Un stress différent entre le paddock et la piste
Avant de se projeter sur cette dernière manche du championnat suisse, Jean Luyet a mis le cap sur l'Angleterre la semaine dernière où se tenaient les championnats du Monde juniors. Une compétition à laquelle il n'a pas pris part sur la piste, mais depuis le paddock en tant que responsable de la gestion des moteurs chez Birel Art. "Le stress n'est pas le même que sur la piste. Là, je stressais pour une douzaine de pilotes différentes. Tu espères que tout se passe bien pour tout le monde, tu te dois de rester concentrer du début à la fin pour prévenir n'importe quel problème. Lors de nos compétitions, j'ai toujours un oeil sur Samuel. Si je le vois s'arrêter sur le bord de la piste, j'espère à chaque fois qu'il me fasse signe pour me dire que ce n'est pas un souci de moteur." À l'évocation de ces mots, son frère tient à ajouter que "je suis bien plus indulgent avec Jean qu'avec un autre motoriste. Je n'aurais aucune peine à lui pardonner en cas de pépin car je sais qu'il fait toujours le 100% pour moi."

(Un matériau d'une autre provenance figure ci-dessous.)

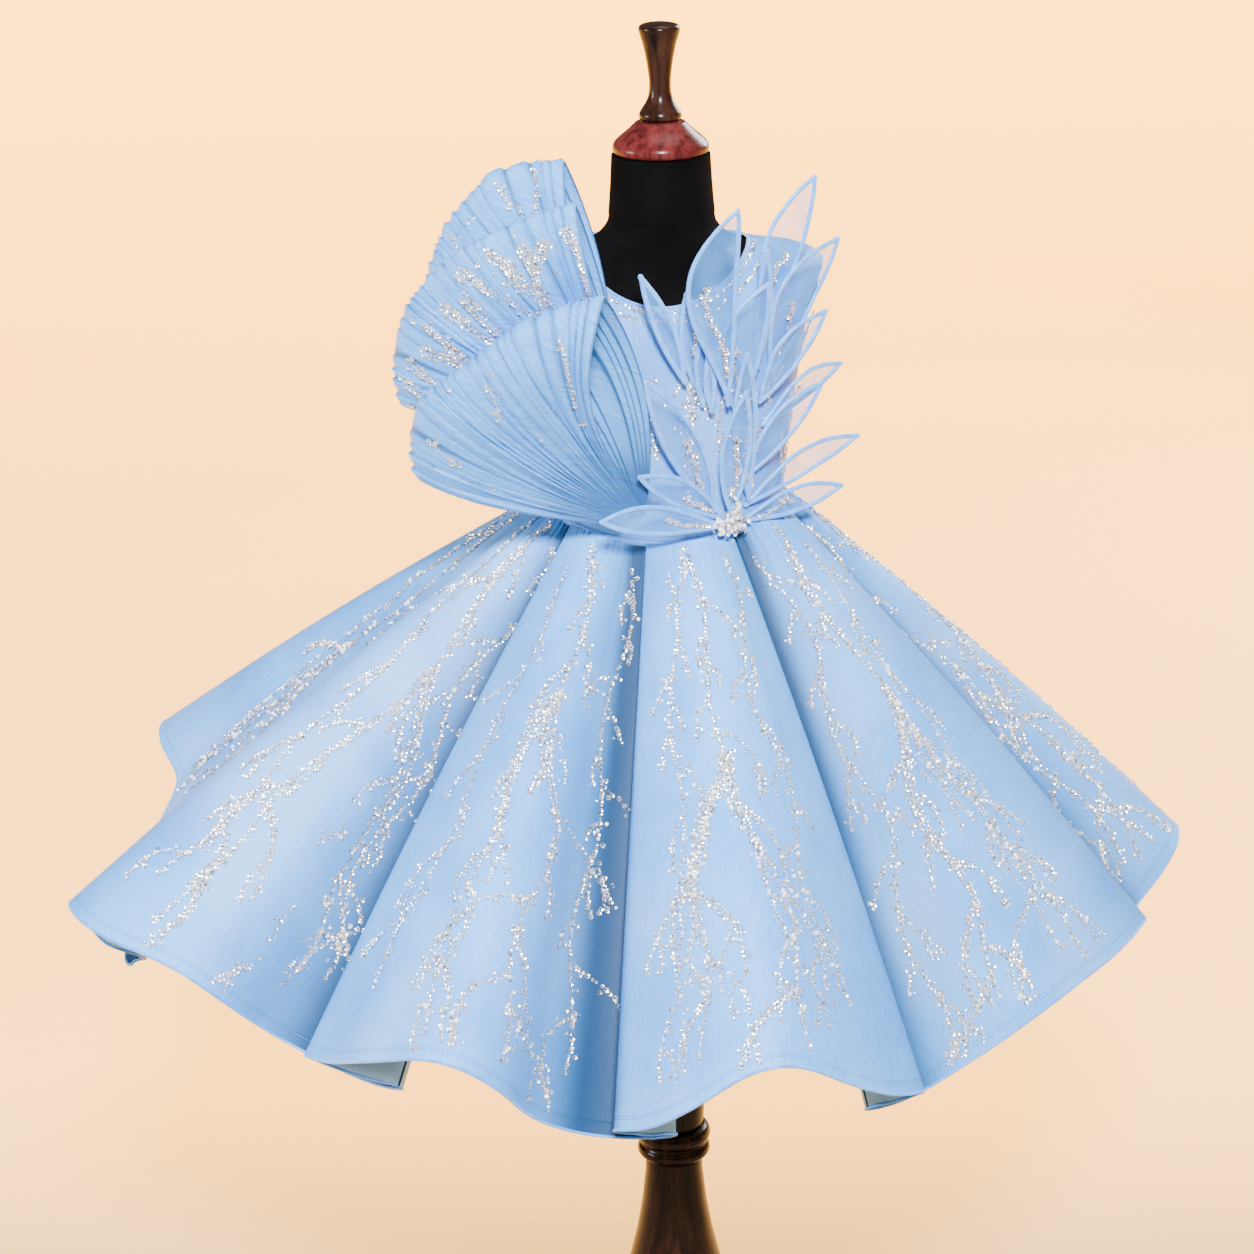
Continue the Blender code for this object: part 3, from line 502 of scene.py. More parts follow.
class Paint:
    """A material whose nodes are added by one method."""

    def __init__(self, name, roughness=0.5, metallic=0.0, **uniform):
        self.material = bpy.data.materials.new(name)
        self.material.use_nodes = True
        self.tree = self.material.node_tree
        self.surface = self.tree.nodes["Principled BSDF"]
        self.surface.inputs["Roughness"].default_value = roughness
        self.surface.inputs["Metallic"].default_value = metallic
        for key, value in uniform.items():
            self.surface.inputs[key.replace("_", " ")].default_value = value
        self.coordinates = None

    def add(self, kind, settings=None, values=None):
        """Add a node, set its settings and stops, then its sockets' values or links."""
        node = self.tree.nodes.new(kind)
        for key, value in (settings or {}).items():
            if key == "stops":
                ramp = node.color_ramp
                while len(ramp.elements) < len(value):
                    ramp.elements.new(0.5)
                for element, (place, colour) in zip(ramp.elements, value):
                    element.position = place
                    element.color = (*colour, 1.0)
            else:
                setattr(node, key, value)
        for key, value in (values or {}).items():
            if isinstance(value, Value):
                self.tree.links.new(value.socket, node.inputs[key])
            else:
                node.inputs[key].default_value = value
        return node

    def place(self, output="UV", scale=(1.0, 1.0, 1.0)):
        """Coordinates by name, scaled on each axis."""
        if self.coordinates is None:
            self.coordinates = self.add("ShaderNodeTexCoord")
        vector = Value(self, self.coordinates.outputs[output])
        node = self.add("ShaderNodeMapping", {}, {"Vector": vector, "Scale": scale})
        return Value(self, node.outputs["Vector"])

    def shade(self):
        """Painted shade of a place, from 0 on open cloth to 1 at the bottom of a fold."""
        node = self.add("ShaderNodeAttribute", {"attribute_name": "shade"})
        return Value(self, node.outputs["Fac"])

    def parts(self, vector):
        """The three numbers of a vector."""
        node = self.add("ShaderNodeSeparateXYZ", {}, {"Vector": vector})
        return [Value(self, node.outputs[number]) for number in range(3)]

    def noise(self, output, scale, detail=2.0, roughness=0.5):
        """Noise between 0 and 1 over coordinates by name, scaled on each axis."""
        values = {"Vector": self.place(output, scale), "Scale": 1.0, "Detail": detail,
                  "Roughness": roughness}
        node = self.add("ShaderNodeTexNoise", {}, values)
        return Value(self, node.outputs["Fac"])

    def wave(self, scale, distortion, direction, stretch=(1.0, 1.0, 1.0)):
        """Sine bands between 0 and 1 over the cut coordinates."""
        settings = {"wave_type": "BANDS", "bands_direction": direction}
        values = {"Vector": self.place("UV", stretch), "Scale": scale, "Distortion": distortion}
        node = self.add("ShaderNodeTexWave", settings, values)
        return Value(self, node.outputs["Fac"])

    def colour(self, value):
        """A plain colour as a value."""
        node = self.add("ShaderNodeRGB")
        node.outputs[0].default_value = (*value, 1.0)
        return Value(self, node.outputs[0])

    def mix(self, factor, first, second):
        """Mix of two colours."""
        first = self.colour(first) if isinstance(first, tuple) else first
        second = self.colour(second) if isinstance(second, tuple) else second
        node = self.add("ShaderNodeMix", {"data_type": "RGBA"}, {0: factor, 6: first, 7: second})
        return Value(self, node.outputs[2])

    def ramp(self, factor, stops):
        """Colour from a ramp."""
        node = self.add("ShaderNodeValToRGB", {"stops": stops}, {"Fac": factor})
        return Value(self, node.outputs["Color"])

    def bump(self, height, distance, strength=1.0):
        """Bump of a height in metres, sent to the surface's normal."""
        node = self.add("ShaderNodeBump", {}, {"Height": height, "Distance": distance,
                                               "Strength": strength})
        self.send("Normal", Value(self, node.outputs["Normal"]))

    def send(self, socket, value):
        """Link a value to one of the surface's sockets."""
        self.tree.links.new(value.socket, self.surface.inputs[socket])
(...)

Une fois ce rendez-vous de Wohlen et les festivités qui découleront du titre étant promis à l'un d'eux passés, les frères Luyet se dirigeront vers le Portugal pour y disputer le gros rendez-vous de leur saison : les championnats du Monde de leur catégorie. "Décrocher le titre mondial est notre rêve depuis toujours", clament-ils d'une même voix. "Personnellement, une bonne partie de ma tête est déjà tournée vers cette échéance", admet Samuel. "Les championnats suisses vont surtout servir à rouler et à emmagasiner de la confiance." Les deux Saviésans ne prévoient d'ailleurs pas de se réaligner au niveau national l'an prochain. "Même s'il remporte le titre ce week-end, je ne pousserai pas pour avoir droit à ma revanche. Je finirai devant aux championnats du Monde", conclut le cadet dans un éclat de rires.